Diversamente dal Federalismo, la Federazione è un Istituto di Diritto Pubblico tramite il quale, di norma, più Stati Sovrani danno vita ad un’unione politica trasferendo un certo numero di funzioni (competenze) allo Stato Federale quali la politica estera, la difesa, la gestione della moneta e la creazione di un mercato unico ecc. Tra Federazione e Federalismo può esserci sovrapposizione (es. USA, Germania, Svizzera), ma anche opposizione nel senso che alcuni Stati Federali possono non essere affatto Federalisti (es. il Brasile, l’ex URSS e l’attuale Federazione Russa), mentre altri Stati, ufficialmente non Federali (es. gli Stati Regionali), possono essere benissimo Federalisti. La differenza, come già accennato, dipende dalla presenza o meno del decentramento e dell’autonomia dei poteri economico, politico e culturale. In altri termini la differenza dipende dal grado di limitazione del Potere Centrale e dal riconoscimento o meno del pluralismo dei Governi Locali delle Autonomia Sociali (autogoverno dei territori). In quest’ottica, per esempio, si può sostenere che gli USA dell’800 rappresentino una sorta “di tipo ideale”. Oltre che Stato Federale, nell’800, gli Stati Uniti d’America sono stati, sicuramente, uno Stato Federalista. Una “Repubblica di Artigiani” come l’ha apostrofata qualcuno (D. Graeber, Bullshit Jobs, Garzanti 2018 pp. 285 ss). Un Repubblica incentrata sul valore puritano del lavoro autonomo (la piccola proprietà) orgogliosamente opposto a “capitalisti, banchieri, mendicanti e vagabondi” tutti insieme inclusi nella “classe degli oziosi”. Una Repubblica che, giustamente, C. Lasch considera una specie di puro modello dello Stato Democratico (C. Lasch, la ribellione delle élite, Feltrinelli 1995 pp. 52 – 55).

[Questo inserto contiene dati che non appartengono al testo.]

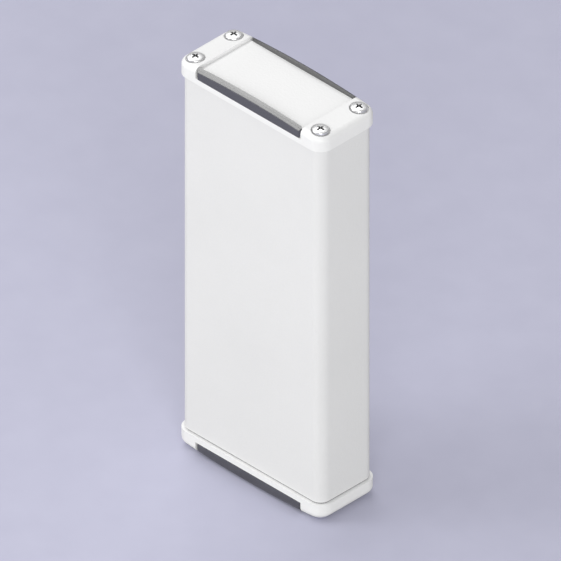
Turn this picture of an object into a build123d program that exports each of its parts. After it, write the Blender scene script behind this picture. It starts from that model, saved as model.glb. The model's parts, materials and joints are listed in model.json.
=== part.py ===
from build123d import *
import os
from math import sqrt

# Electronics enclosure: an extruded aluminium profile, closed at both ends by a screwed-on cap.
# It stands upright on its lower cap. X runs along the wide faces, Y from the front to the rear and Z up.
# The origin is the middle of the footprint, level with the lowest point. Lengths are in millimetres.

# Extruded profile
profile_width = 80.0
profile_depth = 30.6
profile_length = 173.0
profile_corner_radius = 4.7
profile_wall = 2.0

# Screw channels in the corners of the profile, each with a mouth towards the inside
screw_inset = 4.4
channel_wall = 1.4
channel_mouth = 1.7

# Guides that hold a circuit board by its edges
board_thickness = 1.6
board_play = 0.2
guide_rib_thickness = 1.2
guide_rib_length = 2.4
guide_spacing = 8.0

# Flat seals between the caps and the ends of the profile
gasket_thickness = 0.55
gasket_inset = 0.3

# End caps, with heights measured from the rim that meets the seal
cap_overhang = 1.35
crown_height = 8.55
crown_radius = 420.0
cap_edge_rounding = 2.6
end_block_width = 11.45
panel_height = 5.95
panel_skin = 1.6
tongue_thickness = 1.5
tongue_length = 4.0
tongue_play = 0.2
tongue_end_gap = 6.0
tongue_chamfer = 0.6
side_pocket_wall = 1.5

# Pan head screws with a cross recess
head_radius = 3.5
head_height = 2.6
head_bevel_width = 0.5
head_bevel_height = 0.45
shank_radius = 1.5
shank_length = 16.0
shank_play = 0.05
screw_hole_radius = 2.0
counterbore_radius = 4.1
counterbore_depth = 1.5
recess_span = 3.9
recess_width = 1.0
recess_depth = 1.5

# Trim strips along the front and rear of each cap
trim_base_height = 2.5
trim_thickness = 2.0
trim_end_gap = 0.6
trim_end_bevel = 0.75
trim_play = 0.05
trim_bevel_width = 0.25
trim_bevel_height = 1.05

# Tabs on the back of each strip, pressed into slots in the cap
tab_width = 5.0
tab_thickness = 1.2
tab_tip_bevel = 0.4
tab_play = 0.05
tab_spacing = 22.0
tab_count = 3

# Levels and sizes that follow from the values above. The enclosure stands on the crests of its lower strips.
crest_inset = cap_edge_rounding - trim_thickness + trim_bevel_width
crest_height = crown_height - cap_edge_rounding + sqrt(cap_edge_rounding**2 - crest_inset**2)
bottom_rim_level = crest_height
profile_base_level = bottom_rim_level + gasket_thickness
profile_top_level = profile_base_level + profile_length
top_rim_level = profile_top_level + gasket_thickness
overall_height = top_rim_level + crest_height
inner_width = profile_width - 2 * profile_wall
inner_depth = profile_depth - 2 * profile_wall
inner_corner_radius = profile_corner_radius - profile_wall
screw_spacing_x = profile_width - 2 * screw_inset
screw_spacing_y = profile_depth - 2 * screw_inset
channel_bore_radius = shank_radius + shank_play
channel_radius = channel_bore_radius + channel_wall
cap_width = profile_width + 2 * cap_overhang
cap_depth = profile_depth + 2 * cap_overhang
cap_corner_radius = profile_corner_radius + cap_overhang
panel_width = cap_width - 2 * end_block_width
tongue_face = inner_depth / 2 - tongue_play
cap_cavity_depth = 2 * (tongue_face - tongue_thickness)
cap_cavity_height = panel_height - panel_skin
trim_seat_depth = trim_thickness + trim_play
trim_length = panel_width - 2 * trim_end_gap
tab_height = (trim_base_height + cap_cavity_height) / 2
tab_length = cap_depth / 2 - trim_seat_depth - cap_cavity_depth / 2


def crown_level(x):
    """Height of the crown's arc above the rim, at a distance x from the middle of the cap."""
    return crown_height - crown_radius + sqrt(crown_radius**2 - x**2)


screw_seat_height = crown_level(screw_spacing_x / 2) - counterbore_depth

# Planes that the parts are drawn on
top_rim = Plane.XY.offset(top_rim_level)
middle = Plane.XY.offset(overall_height / 2)
cap_elevation = Plane.XZ.shift_origin((0, 0, top_rim_level))
trim_back = cap_elevation.offset(cap_depth / 2 - trim_thickness)

# Front view of the upper cap: an arc over the panel, and straight slopes over the end blocks
with BuildSketch(cap_elevation) as crown_view:
    with BuildLine():
        arc_end = (panel_width / 2, crown_level(panel_width / 2))
        slope_end = (cap_width / 2, crown_level(cap_width / 2))
        RadiusArc((0, crown_height), arc_end, crown_radius)
        Polyline(arc_end, slope_end, (cap_width / 2, 0), (0, 0))
        mirror(about=Plane.YZ)
    make_face()

# One extruded length: outer shell, screw channels in the corners and board guides on the side walls
with BuildPart() as profile_body:
    with BuildSketch(Plane.XY.offset(profile_base_level)):
        RectangleRounded(profile_width, profile_depth, profile_corner_radius)
        RectangleRounded(inner_width, inner_depth, inner_corner_radius, mode=Mode.SUBTRACT)
        with GridLocations(screw_spacing_x, screw_spacing_y, 2, 2):
            Circle(channel_radius)
            Circle(channel_bore_radius, mode=Mode.SUBTRACT)
        with GridLocations(screw_spacing_x - channel_radius, screw_spacing_y, 2, 2):
            Rectangle(channel_radius, channel_mouth, mode=Mode.SUBTRACT)
        with GridLocations(inner_width - guide_rib_length, guide_spacing, 2, 2):
            Rectangle(guide_rib_length, board_thickness + board_play + 2 * guide_rib_thickness)
            Rectangle(guide_rib_length, board_thickness + board_play, mode=Mode.SUBTRACT)
    extrude(amount=profile_length)

# Flat ring on the profile's outer wall, passing outside the screws
with BuildPart() as top_gasket:
    with BuildSketch(Plane.XY.offset(profile_top_level)):
        RectangleRounded(
            profile_width - 2 * gasket_inset,
            profile_depth - 2 * gasket_inset,
            profile_corner_radius - gasket_inset,
        )
        RectangleRounded(inner_width, inner_depth, inner_corner_radius, mode=Mode.SUBTRACT)
    extrude(amount=gasket_thickness)

# Cast cap: crowned outside, with a recessed middle panel between two end blocks
with BuildPart() as top_end_cap:
    with BuildSketch(top_rim):
        RectangleRounded(cap_width, cap_depth, cap_corner_radius)
    extrude(amount=crown_height)
    extrude(crown_view.sketch, amount=cap_depth, both=True, mode=Mode.INTERSECT)

    # Middle panel, sunk between the end blocks, and a seat for a trim strip on each side of it
    with BuildSketch(top_rim.offset(panel_height)):
        Rectangle(panel_width, cap_depth)
    extrude(amount=crown_height, mode=Mode.SUBTRACT)
    with BuildSketch(top_rim.offset(trim_base_height)):
        with GridLocations(0, cap_depth - trim_seat_depth, 1, 2):
            Rectangle(panel_width, trim_seat_depth)
    extrude(amount=crown_height, mode=Mode.SUBTRACT)

    # Rounding of the end blocks, all but the two edges towards the panel
    block_tops = top_end_cap.faces().sort_by(Axis.Z)[-2:]
    block_edges = block_tops.edges().sort_by(lambda edge: abs(edge.center().X))
    fillet(block_edges[2:], radius=cap_edge_rounding)

    # Tongues that locate the cap between the profile's front and rear walls
    with BuildSketch(top_rim):
        with GridLocations(0, 2 * tongue_face - tongue_thickness, 1, 2):
            Rectangle(screw_spacing_x - 2 * (channel_radius + tongue_end_gap), tongue_thickness)
    extrude(amount=-tongue_length - gasket_thickness)
    tongue_tips = top_end_cap.faces().sort_by(Axis.Z)[:2]
    chamfer(tongue_tips.edges().filter_by(Axis.X).group_by(SortBy.DISTANCE)[-1], length=tongue_chamfer)

    # Cavity under the panel, reaching out between the screw bosses
    with BuildSketch(top_rim):
        Rectangle(panel_width, cap_cavity_depth)
        Rectangle(
            inner_width - 2 * side_pocket_wall,
            screw_spacing_y - 2 * (counterbore_radius + side_pocket_wall),
        )
    extrude(amount=cap_cavity_height, mode=Mode.SUBTRACT)

    with Locations(top_rim.offset(crown_height)):
        with GridLocations(screw_spacing_x, screw_spacing_y, 2, 2):
            CounterBoreHole(screw_hole_radius, counterbore_radius, crown_height - screw_seat_height)

    # Slots for the tabs of the trim strips
    with BuildSketch(cap_elevation):
        with Locations((0, tab_height)):
            with GridLocations(tab_spacing, 0, tab_count, 1):
                Rectangle(tab_width + 2 * tab_play, tab_thickness + 2 * tab_play)
    extrude(amount=cap_depth, both=True, mode=Mode.SUBTRACT)

# Arched strip: its outer edge is rounded like the cap's, then it is cut to its outline seen from above, its
# back is bevelled along the top and the tabs are added
with BuildPart() as top_front_trim:
    with BuildSketch(cap_elevation):
        add(crown_view.sketch_local)
        with Locations((0, trim_base_height)):
            Rectangle(trim_length, crown_height, align=(Align.CENTER, Align.MIN), mode=Mode.INTERSECT)
    extrude(amount=cap_depth / 2)
    outer_face = top_front_trim.faces().sort_by(Axis.Y)[0]
    fillet(outer_face.edges().sort_by(Axis.Z)[-1], radius=cap_edge_rounding)
    with BuildSketch(top_rim.offset(trim_base_height)) as outline:
        with Locations((0, (trim_thickness - cap_depth) / 2)):
            Rectangle(trim_length, trim_thickness)
        chamfer(outline.vertices(), length=trim_end_bevel)
    extrude(amount=crown_height, mode=Mode.INTERSECT)
    back_face = top_front_trim.faces().sort_by(Axis.Y)[-1]
    chamfer(
        back_face.edges().sort_by(Axis.Z)[-1],
        length=trim_bevel_height,
        length2=trim_bevel_width,
        reference=back_face,
    )
    with BuildSketch(trim_back):
        with Locations((0, tab_height)):
            with GridLocations(tab_spacing, 0, tab_count, 1):
                Rectangle(tab_width, tab_thickness)
    extrude(amount=-tab_length)
    tab_tips = top_front_trim.faces().sort_by(Axis.Y)[-tab_count:]
    chamfer(tab_tips.edges().filter_by(Axis.X), length=tab_tip_bevel)

# One screw, drawn with the underside of its head at the origin
with BuildPart() as cap_screw:
    with BuildSketch(Plane.XZ):
        with BuildLine():
            Polyline(
                (0, head_height),
                (0, -shank_length),
                (shank_radius, -shank_length),
                (shank_radius, 0),
                (head_radius, 0),
                (head_radius, head_height - head_bevel_height),
                (head_radius - head_bevel_width, head_height),
                close=True,
            )
        make_face()
    revolve(axis=Axis.Z)
    with BuildSketch(Plane.XY.offset(head_height)):
        Rectangle(recess_span, recess_width)
        Rectangle(recess_width, recess_span)
    extrude(amount=-recess_depth, mode=Mode.SUBTRACT)

with BuildPart() as top_cap_screws:
    with Locations(top_rim.offset(screw_seat_height)):
        with GridLocations(screw_spacing_x, screw_spacing_y, 2, 2):
            add(cap_screw.part)

# The rear strip mirrors the front one, and everything at the lower end mirrors the upper end
with BuildPart() as top_rear_trim:
    mirror(top_front_trim.part, about=Plane.XZ)

with BuildPart() as bottom_end_cap:
    mirror(top_end_cap.part, about=middle)

with BuildPart() as bottom_gasket:
    mirror(top_gasket.part, about=middle)

with BuildPart() as bottom_front_trim:
    mirror(top_front_trim.part, about=middle)

with BuildPart() as bottom_rear_trim:
    mirror(top_rear_trim.part, about=middle)

with BuildPart() as bottom_cap_screws:
    mirror(top_cap_screws.part, about=middle)

pieces = {
    "profile_body": profile_body,
    "top_gasket": top_gasket,
    "bottom_gasket": bottom_gasket,
    "top_end_cap": top_end_cap,
    "bottom_end_cap": bottom_end_cap,
    "top_front_trim": top_front_trim,
    "top_rear_trim": top_rear_trim,
    "bottom_front_trim": bottom_front_trim,
    "bottom_rear_trim": bottom_rear_trim,
    "top_cap_screws": top_cap_screws,
    "bottom_cap_screws": bottom_cap_screws,
}

os.makedirs("parts", exist_ok=True)
for name, piece in pieces.items():
    piece.part.label = name
    export_step(piece.part, f"parts/{name}.step")
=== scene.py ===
import json
import math

import bmesh
import bpy
from mathutils import Matrix, Vector


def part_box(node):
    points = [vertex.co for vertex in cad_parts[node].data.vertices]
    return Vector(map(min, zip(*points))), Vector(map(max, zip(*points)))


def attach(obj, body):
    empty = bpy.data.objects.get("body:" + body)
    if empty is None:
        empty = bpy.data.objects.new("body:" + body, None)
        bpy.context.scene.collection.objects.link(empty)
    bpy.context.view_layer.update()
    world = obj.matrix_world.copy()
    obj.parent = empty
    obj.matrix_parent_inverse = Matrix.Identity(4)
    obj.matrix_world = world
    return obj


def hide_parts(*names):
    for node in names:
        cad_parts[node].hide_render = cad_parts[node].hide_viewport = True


# Looks for the electronics enclosure. The profile, caps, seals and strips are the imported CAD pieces, which
# get their materials here. The cap screws are made again, with domed heads, tapered recesses and threads.
# Lengths are in metres, noise scales in cycles per metre, and colours are linear red, green and blue.

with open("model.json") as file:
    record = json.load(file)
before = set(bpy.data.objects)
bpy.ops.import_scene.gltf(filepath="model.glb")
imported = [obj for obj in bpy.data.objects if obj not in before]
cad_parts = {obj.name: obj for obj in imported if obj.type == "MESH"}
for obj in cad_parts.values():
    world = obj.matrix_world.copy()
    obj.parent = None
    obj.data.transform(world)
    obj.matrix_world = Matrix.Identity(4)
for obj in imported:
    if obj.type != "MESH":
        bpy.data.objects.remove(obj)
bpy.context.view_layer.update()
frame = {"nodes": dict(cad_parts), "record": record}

# Pan head screw, with heights measured from the underside of its head
HEAD_RADIUS = 0.0035
HEAD_HEIGHT = 0.0026
CROWN_RADIUS = 0.012
RIM_ROUNDING = 0.0005
HEAD_FOOT_BEVEL = 0.0001
LATHE_SEGMENTS = 48
ARC_STEPS = 8
SHARP_ANGLE = math.radians(32)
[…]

Il prossimo mese di giugno, si terranno diverse elezioni Amministrative Locali. Tutti i candidati parleranno dell’importanza del TERRITORIO. Alla luce delle questioni che ho provato ad affrontare in questo articolo, dovrebbe però essere chiaro all’interno di quale tradizione, culturale e politica, questo tema possa essere autenticamente valorizzato come fattore cruciale di ogni compiuto e sano sistema democratico. Rivolgendomi, in particolare, a coloro che si riconoscono nella tradizione federalista (quella che, in Italia, va da Cattaneo a Miglio, passando per la Carta di Chivasso), alcuni anni fa abbozzai alcune idee in un articolo dal titolo “Sentirsi comune: alcune ipotesi di lavoro territoriale nell’epoca della crisi dello stato sociale”. Si tratta di proposte maturate all’interno di una concreta esperienza locale. L’auspicio è che possano servire a qualcuno e poi, magari, anche in vista della prossima tornata elettorale, favorire un confronto che, penso, il nostro “Nuovo Cisalpino” sarebbe onorato di ospitare.